Things fall apart; the center cannot hold;

Mere anarchy is loosed upon the world,

The blood-dimmed tide is loosed, and everywhere

The ceremony of innocence is drowned;

The best lack all conviction, while the worst

Are full of passionate intensity.

William Butler Yeats

I was among the tens of thousands in the country who danced in the streets in youthful exuberance on the first Independence Day when, in the exhilarating and immortal words of Jawaharlal Nehru, India “woke to life and freedom”. There have been ups and downs in the march of the nation since then, but I never remember another Independence Day as bleak and joyless as this year’s.

The minds of all those who were aglow on August 15, 1947, with the anticipation of the great and glittering future awaiting free India are full of ominous forebodings.

In a country which has exalted the apostle of peace and non-violence as the Father of the Nation, barbaric violence hangs like a thick and impenetrable pall over the landscape.

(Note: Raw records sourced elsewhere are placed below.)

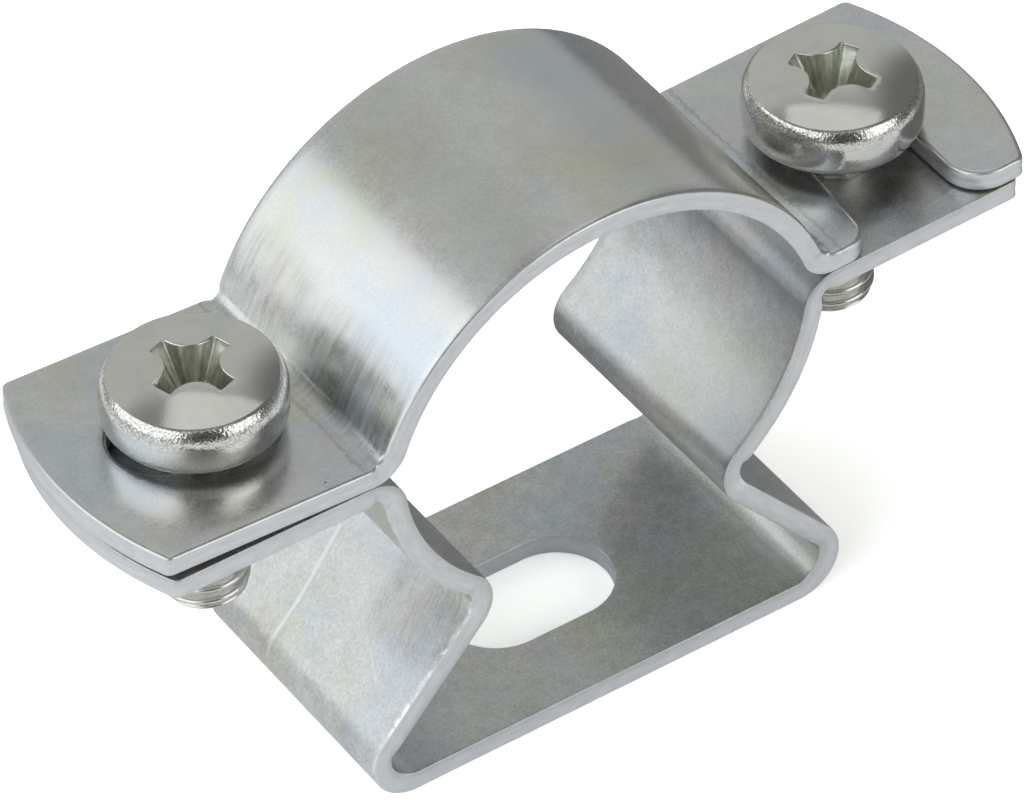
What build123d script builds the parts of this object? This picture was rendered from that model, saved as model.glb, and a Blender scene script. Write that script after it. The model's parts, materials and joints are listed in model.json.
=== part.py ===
from build123d import *
from math import asin, atan2, cos, degrees, radians, sin, sqrt, tan
import os

# Two-part spacing strap for round conduit, in millimetres.
# The origin is the middle of the footing's underside, where it meets the wall.
# +X runs along the strip, +Y along the conduit, +Z away from the wall.

# Conduit and sheet
conduit_radius = 12.5
conduit_clearance = 0.1
sheet = 1.2
strip_width = 16.0

# Cradle: one strip, folded under at both ends of the footing
footing_half_length = 15.05
fold_outer_radius = 2.6
wall_lean = 48.5
waist_radius = 1.2
seat_height = 22.75
cradle_flange_radius = 0.9
cradle_half_length = 28.1
right_flange_spring = 1.8

# Strap: one strip, arched over the conduit
arch_outer_radius = 14.55
arch_centre_drop = 3.5
strap_flange_radius = 0.9
flange_spring = 2.5
strap_seat_gap = 0.03
strap_half_length = 28.5
end_radius = 18.7

# Slot in the footing, for the wall screw
wall_slot_width = 6.4
wall_slot_length = 10.3

# Clamping screws and what they pass through
screw_half_spacing = 20.0
thread_radius = 2.42
thread_clearance = 0.05
shank_length = 12.0
shank_chamfer = 0.5
head_gap = 0.4
head_radius = 4.9
head_height = 3.55
head_side_height = 2.9
head_foot_height = 0.6
head_foot_inset = 0.4
head_rim_inset = 0.35
head_edge_radius = 1.0
pivot_slot_clearance = 0.28
pivot_slot_travel = 2.2
open_slot_clearance = 0.1
open_slot_spare = 0.75
mouth_inner_round = 1.4
mouth_outer_round = 2.2

# Cross recess in each head
recess_tip_radius = 2.4
recess_wing_width = 1.1
recess_waist_radius = 1.35
recess_depth = 2.4
recess_floor_ratio = 0.45
left_recess_turn = 17.0
right_recess_turn = 30.0

half_width = strip_width / 2
cradle_outer_radius = conduit_radius + conduit_clearance + sheet
spring_angle = radians(flange_spring)

# Centres of the arch and of the bend between it and its flange
arch_centre = seat_height - arch_centre_drop
strap_bend_height = seat_height + strap_seat_gap + sheet + strap_flange_radius
strap_bend_reach = arch_outer_radius + strap_flange_radius
strap_bend_x = sqrt(strap_bend_reach**2 - (strap_bend_height - arch_centre) ** 2)

# The heads stand clear of the sprung flanges, which are highest at the heads' outer edges.
head_edge_x = screw_half_spacing + head_radius
flange_rise = (head_edge_x - strap_bend_x) * tan(spring_angle)
head_foot = strap_bend_height + flange_rise - strap_flange_radius / cos(spring_angle) + head_gap


def strip_corner(half_length):
    """How far out a strip's straight sides meet its bowed end."""
    return half_length - end_radius + sqrt(end_radius**2 - half_width**2)


def strip_plan(half_length):
    """Outline of a strip seen from above: straight sides and bowed ends."""
    corner = strip_corner(half_length)
    with BuildSketch(Plane.XY) as plan:
        with BuildLine():
            Line((-corner, -half_width), (corner, -half_width))
            ThreePointArc((corner, -half_width), (half_length, 0), (corner, half_width))
            Line((corner, half_width), (-corner, half_width))
            ThreePointArc((-corner, half_width), (-half_length, 0), (-corner, -half_width))
        make_face()
    return plan.sketch


def cradle_path(spring):
    """Underside of half the cradle strip, its flange sprung up by spring degrees."""
    fold_x = footing_half_length - fold_outer_radius
    wall_heading = 180 - wall_lean
    wall_x = -cos(radians(wall_lean))
    wall_z = sin(radians(wall_lean))

    footing = Line((0, 0), (fold_x, 0))
    fold = JernArc(footing @ 1, footing % 1, fold_outer_radius, wall_heading)

    # The waist bend touches both the leaning wall and the arc round the conduit.
    start = fold @ 1
    to_centre_x = 0 - start.X
    to_centre_z = seat_height - start.Y
    along = to_centre_x * wall_x + to_centre_z * wall_z
    across = to_centre_x * wall_z - to_centre_z * wall_x
    reach = cradle_outer_radius + waist_radius
    wall_length = along - sqrt(reach**2 - (waist_radius - across) ** 2)
    wall = PolarLine(start, wall_length, wall_heading)
    bend_x = start.X + wall_length * wall_x + waist_radius * wall_z
    bend_z = start.Y + wall_length * wall_z - waist_radius * wall_x
    waist_angle = degrees(atan2(bend_z - seat_height, bend_x))

    flange_bend_drop = sheet + cradle_flange_radius
    flange_angle = -degrees(asin(flange_bend_drop / (cradle_outer_radius + cradle_flange_radius)))

    waist = JernArc(wall @ 1, wall % 1, waist_radius, waist_angle + 90 - wall_heading)
    arc = JernArc(waist @ 1, waist % 1, cradle_outer_radius, flange_angle - waist_angle)
    bend = JernArc(arc @ 1, arc % 1, cradle_flange_radius, spring - 90 - flange_angle)
    PolarLine(bend @ 1, cradle_half_length + sheet - (bend @ 1).X, spring)


def strap_path():
    """Outer face of half the strap, from the crown of the arch to the flange's end."""
    foot_angle = degrees(asin((strap_bend_height - arch_centre) / strap_bend_reach))

    arch = JernArc((0, arch_centre + arch_outer_radius), (1, 0), arch_outer_radius, foot_angle - 90)
    bend = JernArc(arch @ 1, arch % 1, strap_flange_radius, 90 - foot_angle + flange_spring)
    PolarLine(bend @ 1, strap_half_length + sheet - (bend @ 1).X, flange_spring)


def recess_outline(scale):
    """Cross with four flared wings and hollow flanks, centred on the screw's axis."""
    half_wing = recess_wing_width / 2 * scale
    tip = sqrt(recess_tip_radius**2 - (recess_wing_width / 2) ** 2) * scale
    flank = recess_waist_radius * scale * sin(radians(45))
    with BuildSketch(Plane.XY) as cross:
        with BuildLine():
            for turn in range(0, 360, 90):
                right_corner = Vector(tip, -half_wing).rotate(Axis.Z, turn)
                left_corner = Vector(tip, half_wing).rotate(Axis.Z, turn)
                hollow = Vector(flank, flank).rotate(Axis.Z, turn)
                next_corner = Vector(half_wing, tip).rotate(Axis.Z, turn)
                Line(right_corner, left_corner)
                ThreePointArc(left_corner, hollow, next_corner)
        make_face()
    return cross.sketch


os.makedirs("parts", exist_ok=True)


# Cradle: footing, folds, leaning walls, arc round the conduit and threaded flanges
with BuildPart() as base_cradle:
    with BuildSketch(Plane.XZ) as cradle_section:
        with BuildLine():
            cradle_path(0)
            offset(amount=sheet, side=Side.LEFT)
        make_face()
        mirror(about=Plane.YZ, mode=Mode.REPLACE)
        with BuildLine():
            cradle_path(right_flange_spring)
            offset(amount=sheet, side=Side.LEFT)
        make_face()
    extrude(amount=half_width, both=True)

    with BuildSketch(Plane.XY) as cradle_plan:
        add(strip_plan(cradle_half_length))
        with Locations((-screw_half_spacing, 0), (screw_half_spacing, 0)):
            Circle(thread_radius + thread_clearance, mode=Mode.SUBTRACT)
    extrude(amount=seat_height + sheet, mode=Mode.INTERSECT)

    with BuildSketch(Plane.XY) as wall_slot:
        SlotOverall(wall_slot_length, wall_slot_width)
    extrude(amount=sheet, mode=Mode.SUBTRACT)

base_cradle.part.label = "base_cradle"
export_step(base_cradle.part, "parts/base_cradle.step")


# Strap: arch and bowed flanges, a pivot slot at the left and an open slot at the right
with BuildPart() as top_strap:
    with BuildSketch(Plane.XZ) as strap_section:
        with BuildLine():
            strap_path()
            offset(amount=sheet, side=Side.RIGHT)
        make_face()
        mirror(about=Plane.YZ)
    extrude(amount=half_width, both=True)

    with BuildSketch(Plane.XY.offset(seat_height - sheet)) as strap_plan:
        add(strip_plan(strap_half_length))
        pivot_slot_width = 2 * (thread_radius + pivot_slot_clearance)
        with Locations((-screw_half_spacing, 0)):
            SlotCenterToCenter(2 * pivot_slot_travel, pivot_slot_width, mode=Mode.SUBTRACT)

        # As the strap swings about the left screw, the right one leaves along an arc.
        slot_inner = screw_half_spacing - thread_radius - open_slot_clearance
        slot_outer = screw_half_spacing + thread_radius + open_slot_spare
        swing_radius = 2 * screw_half_spacing
        swing_drift = swing_radius - sqrt(swing_radius**2 - half_width**2)
        with BuildLine():
            Polyline(
                (slot_outer, 0),
                (slot_outer, -strip_width),
                (slot_inner - swing_drift * strip_width / half_width, -strip_width),
                (slot_inner, 0),
            )
            RadiusArc((slot_inner, 0), (slot_outer, 0), (slot_outer - slot_inner) / 2)
        make_face(mode=Mode.SUBTRACT)
        inner_corner = strap_plan.vertices().group_by(Axis.Y)[0].sort_by(Axis.X)[1]
        fillet(inner_corner, mouth_inner_round)
        # The outer rounding stays within the land between the slot and the strip's end.
        outer_land = strip_corner(strap_half_length) - slot_outer
        outer_corner = strap_plan.vertices().group_by(Axis.Y)[0].sort_by(Axis.X)[-2]
        fillet(outer_corner, min(mouth_outer_round, 0.8 * outer_land))
    extrude(amount=2 * arch_outer_radius, mode=Mode.INTERSECT)

top_strap.part.label = "top_strap"
export_step(top_strap.part, "parts/top_strap.step")


# Clamping screws: pan heads with a cross recess, threaded into the cradle's flanges
def clamping_screw(name, axis_x, recess_turn):
    """One screw, its axis upright at axis_x and its recess turned by recess_turn degrees."""
    foot = Vector(axis_x, 0, head_foot)
    foot_plane = Plane(foot, z_dir=(0, 0, 1)).rotated((0, 0, recess_turn))
    rim_radius = head_radius - head_rim_inset
    dome_rise = head_height - head_side_height
    dome_radius = (rim_radius**2 + dome_rise**2) / (2 * dome_rise)

    with BuildPart() as screw:
        with BuildSketch(Plane(foot, x_dir=(1, 0, 0), z_dir=(0, -1, 0))) as head_section:
            with BuildLine():
                Polyline(
                    (0, head_height),
                    (0, 0),
                    (head_radius - head_foot_inset, 0),
                    (head_radius, head_foot_height),
                    (head_radius, head_side_height - head_rim_inset),
                )
                RadiusArc(
                    (head_radius, head_side_height - head_rim_inset),
                    (rim_radius, head_side_height),
                    -head_edge_radius,
                )
                RadiusArc((rim_radius, head_side_height), (0, head_height), -dome_radius)
            make_face()
        revolve(axis=Axis(foot, (0, 0, 1)))

        with BuildSketch(foot_plane):
            Circle(thread_radius)
        extrude(amount=-shank_length)
        chamfer(screw.edges().group_by(Axis.Z)[0], shank_chamfer)

        with BuildSketch(foot_plane.offset(head_height)):
            add(recess_outline(1))
        with BuildSketch(foot_plane.offset(head_height - recess_depth)):
            add(recess_outline(recess_floor_ratio))
        loft(mode=Mode.SUBTRACT)

    screw.part.label = name
    export_step(screw.part, f"parts/{name}.step")


clamping_screw("screw_left", -screw_half_spacing, left_recess_turn)
clamping_screw("screw_right", screw_half_spacing, right_recess_turn)
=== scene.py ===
# %% [markdown]
# # A conduit strap, dressed for the camera
# The real object is two bent strips of bright zinc-plated steel and two clamping screws. It
# holds a round conduit off a wall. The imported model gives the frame: every piece is made where
# that model says, in metres. This lesson sets up the camera and the light first, then cuts each
# strip flat, bends it as a press would, turns the screws, and last gives each its finish.

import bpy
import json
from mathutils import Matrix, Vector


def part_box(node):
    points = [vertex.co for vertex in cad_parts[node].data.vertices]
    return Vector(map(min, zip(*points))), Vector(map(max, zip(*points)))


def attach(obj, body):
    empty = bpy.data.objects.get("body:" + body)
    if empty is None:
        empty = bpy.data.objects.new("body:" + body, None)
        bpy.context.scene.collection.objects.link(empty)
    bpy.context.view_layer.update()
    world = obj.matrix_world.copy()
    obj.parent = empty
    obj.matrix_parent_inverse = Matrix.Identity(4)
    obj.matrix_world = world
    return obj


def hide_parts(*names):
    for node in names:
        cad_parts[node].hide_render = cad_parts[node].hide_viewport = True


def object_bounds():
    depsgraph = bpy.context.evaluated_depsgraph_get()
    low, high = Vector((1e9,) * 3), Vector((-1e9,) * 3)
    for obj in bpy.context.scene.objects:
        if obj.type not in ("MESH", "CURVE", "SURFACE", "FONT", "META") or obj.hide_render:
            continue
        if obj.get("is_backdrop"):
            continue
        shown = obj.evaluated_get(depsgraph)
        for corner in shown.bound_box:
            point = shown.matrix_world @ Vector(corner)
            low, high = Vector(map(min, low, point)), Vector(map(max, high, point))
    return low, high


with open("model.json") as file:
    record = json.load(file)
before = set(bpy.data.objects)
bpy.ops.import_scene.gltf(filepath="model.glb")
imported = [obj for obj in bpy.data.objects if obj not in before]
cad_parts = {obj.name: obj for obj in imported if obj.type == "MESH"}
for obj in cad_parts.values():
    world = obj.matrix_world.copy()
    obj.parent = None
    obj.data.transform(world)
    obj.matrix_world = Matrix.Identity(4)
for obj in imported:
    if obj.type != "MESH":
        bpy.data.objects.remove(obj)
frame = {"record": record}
cad_low, cad_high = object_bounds()

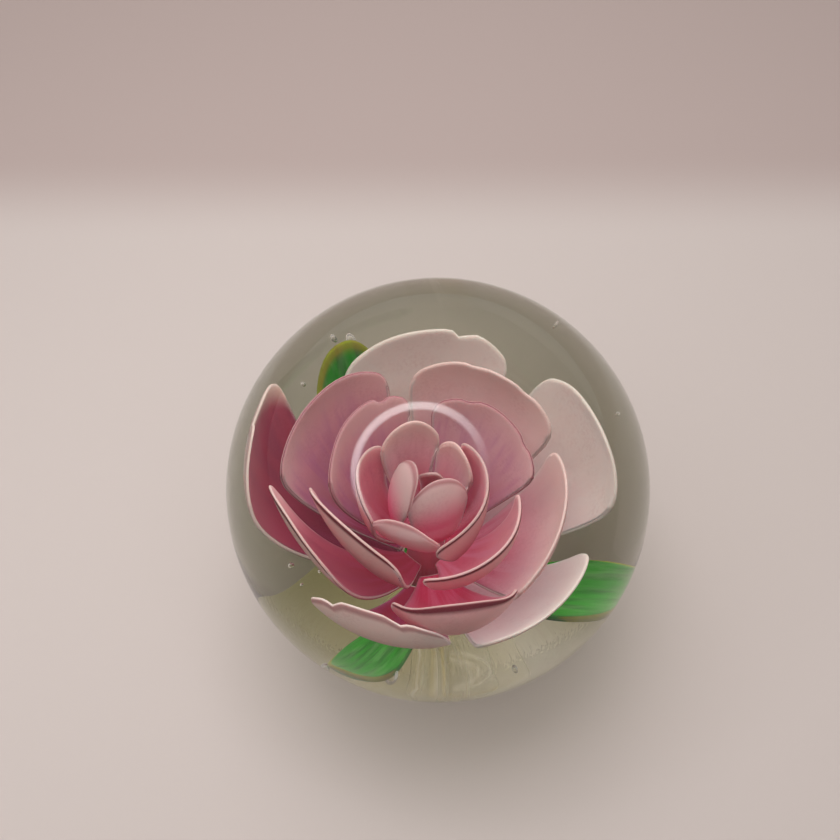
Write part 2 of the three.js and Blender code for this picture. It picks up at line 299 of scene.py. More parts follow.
# The colours of the petals: root, body and rim of the inner face, the outer face, the lip and the fine line.
# Rim Start is the share of the petal's length at which the rim's colour begins.
petalLooks = {
    "pale": {
        "Root": "#a8808a", "Body": "#cfc5c5", "Rim": "#d6d1d0", "Streak": "#c4acb0",
        "Outer Root": "#a8606f", "Outer Rim": "#cfc6c2", "Lip": "#d2ccc8", "Outline": "#b8a0a0",
        "Rim Start": 0.5, "Streak Amount": 0.25, "Outline Amount": 0.15,
    },
    "blush": {
        "Root": "#8a1f3c", "Body": "#b65f7a", "Rim": "#d0a8ac", "Streak": "#94406e",
        "Outer Root": "#a04860", "Outer Rim": "#ead9d9", "Lip": "#e8d8d6", "Outline": "#8a4a58",
        "Rim Start": 0.8, "Streak Amount": 0.4, "Outline Amount": 0.6,
    },
    "wine": {
        "Root": "#6a1230", "Body": "#983a54", "Rim": "#d3beb6", "Streak": "#7f2f50",
        "Outer Root": "#9b6068", "Outer Rim": "#d8c8c4", "Lip": "#d9c8c3", "Outline": "#7a4450",
        "Rim Start": 0.86, "Streak Amount": 0.4, "Outline Amount": 0.4,
    },
    "rosy": {
        "Root": "#b0486a", "Body": "#cfb0b8", "Rim": "#d8c2c2", "Streak": "#c298a6",
        "Outer Root": "#a03a56", "Outer Rim": "#d4b4b6", "Lip": "#d4bcbc", "Outline": "#b07a84",
        "Rim Start": 0.5, "Streak Amount": 0.35, "Outline Amount": 0.3,
    },
    "mauve": {
        "Root": "#a03460", "Body": "#cca6b4", "Rim": "#d6b6bc", "Streak": "#b884a4",
        "Outer Root": "#8b3049", "Outer Rim": "#d2b0b1", "Lip": "#c096a0", "Outline": "#5e2636",
        "Rim Start": 0.7, "Streak Amount": 0.6, "Outline Amount": 1.0, "Crest Amount": 0.85,
    },
    "dusky": {
        "Root": "#8c264c", "Body": "#c0869a", "Rim": "#d6b2b8", "Streak": "#a86692",
        "Outer Root": "#8b3049", "Outer Rim": "#cfa7aa", "Lip": "#c096a0", "Outline": "#632c3b",
        "Rim Start": 0.6, "Streak Amount": 0.6, "Outline Amount": 0.9, "Crest Amount": 0.7,
    },
    "deep": {
        "Root": "#8e2740", "Body": "#bc6079", "Rim": "#d9a4ae", "Streak": "#9c3c5e",
        "Outer Root": "#9b2c48", "Outer Rim": "#d5bcbc", "Lip": "#d5b9b9", "Outline": "#6a2434",
        "Rim Start": 0.55, "Streak Amount": 0.4, "Outline Amount": 1.0,
    },
    "front": {
        "Root": "#a8284c", "Body": "#d08094", "Rim": "#dca2ac", "Streak": "#bc6886",
        "Outer Root": "#a83a58", "Outer Rim": "#d6b0b5", "Lip": "#bfa2a4", "Outline": "#6a2434",
        "Rim Start": 0.75, "Streak Amount": 0.4, "Outline Amount": 1.0,
    },
    "warm": {
        "Root": "#bc5672", "Body": "#dca2ae", "Rim": "#dcaeb6", "Streak": "#c884a0",
        "Outer Root": "#a83a58", "Outer Rim": "#deb4ba", "Lip": "#d2b0b4", "Outline": "#6a2434",
        "Rim Start": 0.75, "Streak Amount": 0.4, "Outline Amount": 1.0,
    },
    "heart": {
        "Root": "#b04260", "Body": "#dcb8c4", "Rim": "#dcc0c0", "Streak": "#c896a8",
        "Outer Root": "#a03a52", "Outer Rim": "#d5b4b4", "Lip": "#d6b8b8", "Outline": "#84404f",
        "Rim Start": 0.6, "Streak Amount": 0.4, "Outline Amount": 0.5,
    },
    "bud": {
        "Root": "#b0506c", "Body": "#c48e9c", "Rim": "#caa2a8", "Streak": "#b47688",
        "Outer Root": "#da5088", "Outer Rim": "#c4aaae", "Lip": "#bfa0a4", "Outline": "#84404f",
        "Rim Start": 0.6, "Streak Amount": 0.3, "Outline Amount": 0.6,
    },
}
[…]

The legacy of freedom heroes who had sacrificed their all with no thought for their ease and comfort and even life lies shattered. In whatever direction one turns, one sees nothing but wanton and wilful trampling under feet of time-honoured values.

Role models

Rare indeed are role models in public life of tolerance, honesty, service before self, consideration for others, large-heartedness, devotion to duty and commitment to public weal.

Even at the dawn of Independence, the titans of the ilk of Mahatma Gandhi, Jawaharlal Nehru, Sardar Vallabhbhai Patel, Rajaji, Rajendra Prasad and S. Satyamrti had a premonition about corruption taking hold of every walk of life.

Gandhiji made it the theme of his prayer meetings in his last days.

In fact, Rajaji, true to his reputation for far-sightedness, wrote as early as in 1924 about the future political and governing classes coming under the vice-like grip of corruption.

Mortal danger

Not one of them would have foreseen the monstrous extent to which it has spread its tentacles from the highest to the lowest echelons in all the three branches of the government.

There is the story of a citizen abjectly pleading with a functionary not to torment him with the cruel demand for bribe, and the functionary replying that he does not grant any such reprieve even to his own parents!

There was a time immediately after Independence when it was taken as axiomatic that persons holding public office would be high-minded men of character, attaching supreme importance to accountability and probity.

None dared to even imagine in those days that persons charged with heinous crimes will get elected to Parliament and State legislatures in such large numbers and even be cosily accommodated in Cabinets. Or, that accusations of participating in shady activities will be levelled against judges of the High Courts and the Supreme Court.

The much touted rule of law has thus become a mockery and the prevailing ethos has become one of each person being for himself, obsessed with getting rich quick by whatever means.

Never before, in all the period after Independence, has the entire country been in such mortal danger from terrorist strikes of untold ferocity.

Nor has it been apparently so defenceless against them, the Government resisting all demands for bringing the laws equal in rigour to those of the UK and the US whose democratic traditions and concern for human rights and civil liberties are certainly longer-standing than India’s.

All in all, it is an extremely disturbing prospect for “We, the People” who are short changed at every turn by those very persons who are their elected servants and have been reduced to just mute and helpless pawns in the games that politicians play.